As I told someone else in PM just yesterday:
It's a little less convenient, but even going with Virgin's $35 plan plus the Airvoice $10 plan... is a single device convenience with ~2GB of average speedier broadband access really worth an extra $85 a month? Or is single provider service with 3G data access speed worth the extra $95 a month?
...
As you can see, with some major data discipline and the introduction of a third phone line back in the house, you could slice your average phone bill down from $170 a month to under $30. Even if you refuse to discipline your data usage, with a few convenience hacks in its usage, you could still drop your monthly costs down to between $70-100 a month which still isn't anything to sneeze at. Ultimately though, we're talking about mostly superfluous services, and the parts of it you deem necessary should be separated from the desires brought on through wussypants hedonic adaptation. Once you see how much that lazy adaptation part's really costing you in relation to what you actually need, you'll be able to better quantify if the added cost is really worth it.
The numbers don't necessarily entirely apply to you, but they're struggling to save money with two iPhones as well and the advice should still ring true in this situation as you too have the
potential to hit that $30/month for everything sweet spot that they do... low minutes, light/moderate texting, and a buttload of data. It's the data that's going to eat you alive in costs, and it's the price of that data convenience you should be weighing in relation to that $30/month price point versus higher costs just to keep your iPhones and their constant hunger for data flowing.
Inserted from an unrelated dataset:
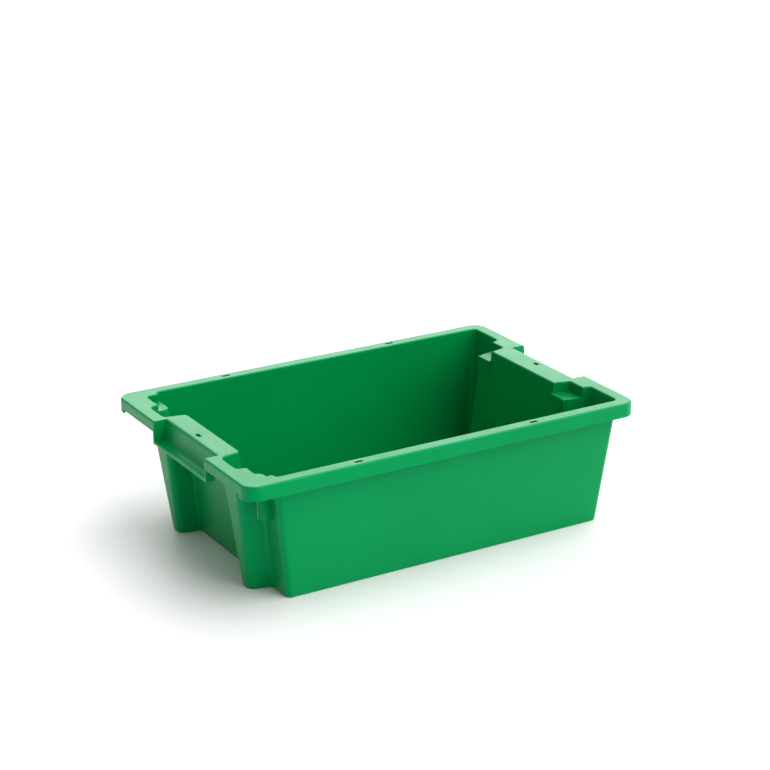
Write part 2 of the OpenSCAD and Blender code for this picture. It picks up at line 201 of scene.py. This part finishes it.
def swept(profile, y0, y1, side=1):
    """A profile in X and Z made long in Y, at the right end (side 1) or the left end (side -1)."""
    bm = bmesh.new()
    face = bm.faces.new([bm.verts.new((side * x, y0, z)) for x, z in profile])
    grown = bmesh.ops.extrude_face_region(bm, geom=[face])["geom"]
    moved = [g for g in grown if isinstance(g, bmesh.types.BMVert)]
    bmesh.ops.translate(bm, vec=(0, y1 - y0, 0), verts=moved)
    return bm


def both_sides(half):
    """A closed outline from its half with y > 0: the same corners, then their mirror images in reverse."""
    return half + [(x, -y) for x, y in reversed(half)]


def mirrored(bm):
    """Adds a block's mirror image across the long axis, as a second solid beside the first."""
    copies = bmesh.ops.duplicate(bm, geom=bm.verts[:] + bm.edges[:] + bm.faces[:])["geom"]
    bmesh.ops.scale(bm, vec=(1, -1, 1), verts=[g for g in copies if isinstance(g, bmesh.types.BMVert)])
    return bm


# %% A helper for booleans


def settle(obj):
    """Applies an object's modifiers to its mesh."""
    bpy.context.view_layer.update()
    shaped = obj.evaluated_get(bpy.context.evaluated_depsgraph_get())
    mesh = bpy.data.meshes.new_from_object(shaped)
    obj.modifiers.clear()
    obj.data = mesh


def carve(target, tools, operation):
    """Joins (UNION), cuts (DIFFERENCE) or trims (INTERSECT) the target with each tool, and removes the tool."""
    for tool in tools:
        step = target.modifiers.new("carve", "BOOLEAN")
        step.solver, step.operation, step.object = "EXACT", operation, tool
        settle(target)
        bpy.data.objects.remove(tool)
    return target


# %% [markdown]
# ## The tub
#
# Seen from above the tub is a rectangle with a bay let into each end. At the left the bay is flanked by two
# hollow legs that stand out past the corners, and at the right by two full corner columns. Turned half round,
# the legs of one crate land on seats in another, and turned the same way it drops inside. The outside and the
# core share one outline, which only moves in by the thickness of the wall.

# %% Outline of the tub
GROW = 2 * MM          # how far a cutting block passes the face that it cuts
OVERLAP = 1 * MM       # how far a block reaches into the one that it is joined to
FOOT_ROUND, FLOOR_ROUND = 2 * MM, 4 * MM


def tub_outline(inset):
    """The tub's outline as a function of height, moved in by inset."""
    return lambda z: both_sides([
        (recess_x(z) - inset, column_root(z) + inset),
        (end_x(z) - inset, column_end(z) + inset),
        (end_x(z) - inset, side_y(z) - inset),
        (-step_x(z) + inset, side_y(z) - inset),
        (-step_x(z) + inset, leg_out_root(z) - inset),
        (-end_x(z) + inset, leg_out_end(z) - inset),
        (-end_x(z) + inset, leg_in_end(z) + inset),
        (-step_x(z) + inset, leg_in_root(z) + inset),
    ])


def in_mm(half):
    """The radii of the corners of half an outline, in mm, made those of the whole of it."""
    return [r * MM for r in half + half[::-1]]


OUTSIDE_RADII = in_mm([5, 8, 9, 8, 6, 9, 9, 4])
CORE_RADII = in_mm([5, 5, 6, 5, 8, 6, 6, 6])


def tub_outside():
    bm = tall_block(tub_outline(0), 0, UNDER_TOP + OVERLAP, OUTSIDE_RADII)
    round_edges(bm, level_edges(bm, 0), FOOT_ROUND, 3)
    return linked("tub_outside", bm)


def tub_core():
    bm = tall_block(tub_outline(WALL), FLOOR_TOP, TOP + GROW, CORE_RADII)
    round_edges(bm, level_edges(bm, FLOOR_TOP), FLOOR_ROUND, 4)
    return linked("tub_core", bm)


outside, core = tub_outside(), tub_core()
print("tub blocks:", len(outside.data.polygons), "and", len(core.data.polygons), "faces")

# %% [markdown]
# ## The rim
#
# The rim is an upturned tray: a flat top 3 mm thick and a skirt that hangs from its edge. It stiffens the open
# mouth and gives the hands and the lid something to hold. A rounded slab, hollowed from below by a smaller
# one, makes both at once. The skirt is shallower across the ends, and both ends are notched for the handles.

# %% Rim slab
RIM_R = 20 * MM
RIM_TOP_ROUND, RIM_FOOT_ROUND, UNDER_RIM_ROUND = 3.2 * MM, 0.7 * MM, 1.5 * MM
CORNER_SKIRT = 24 * MM     # how far the deep part of the skirt runs along each end from its corners
SKIRT_CUT = 8 * MM         # how far in from the end the rest of the skirt is cut shallower
SKIRT_Z, END_SKIRT_Z = low("skirt_near").z, low("skirt_ends_left").z
CHEEK_IN = high("handle_web_left").y
CHEEK_OUT = high("handle_cheeks_left").y
HANDLE_EDGE = high("handle_top_right").x
NOTCH_X = HANDLE_EDGE - 6 * MM     # the notch starts where the handle's top is still flat


def rim_slab():
    bm = box_block((-RIM_X, -RIM_Y, SKIRT_Z), (RIM_X, RIM_Y, TOP), RIM_R)
    round_edges(bm, level_edges(bm, TOP), RIM_TOP_ROUND, 4)
    round_edges(bm, level_edges(bm, SKIRT_Z), RIM_FOOT_ROUND, 2)
    return linked("rim", bm)


def under_rim():
    bm = box_block((-RIM_X + WALL, -RIM_Y + WALL, SKIRT_Z - GROW),
                   (RIM_X - WALL, RIM_Y - WALL, UNDER_TOP), RIM_R - WALL)
    round_edges(bm, level_edges(bm, UNDER_TOP), UNDER_RIM_ROUND, 3)
    return linked("under_rim", bm)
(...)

Humorously enough, with those usage numbers, Ting would be a prime candidate for you to go to as your average monthly bill would be $48+tax without you changing a single thing in usage habits... except, well... CDMA provider and no bringing even Sprint CDMA iPhones for activation. This would mean tossing the iPhones and re-investing in all new hardware and being locked into Ting/Sprint MVNOs that allow BYOD for the most part. The iPhones themselves are literally your biggest stumbling block on roping in these costs. If you're willing to do that sort of handset change, you're far better served staying GSM if you're looking to do the cost saving MVNO route.
As for your usage numbers specifically and as mentioned before, if T-Mobile coverage isn't objectionable to you and you could really rope in that data use to "only as needed" and kept to a bare minimum,
Platinumtel might be a better option (at least for your wife), with or without using VoIP at home. It's an extra penny a minute, but SMS rates are the same, data's 23¢ a MB cheaper, and you won't have to layer multiple $10/month refills a month to ensure you have enough credits to call without you both having to hit that $30+ a month range. If you can offload a bulk of those minutes used on your phone to a VoIP provider at home, you'd be absolutely laughing on your own end and could do likewise, otherwise you're looking at something like Airvoice or GoSmart's $30+/month unlimited talk and text plans given you're pushing usage numbers that get close to break even on per minute costs with the unlimited packages.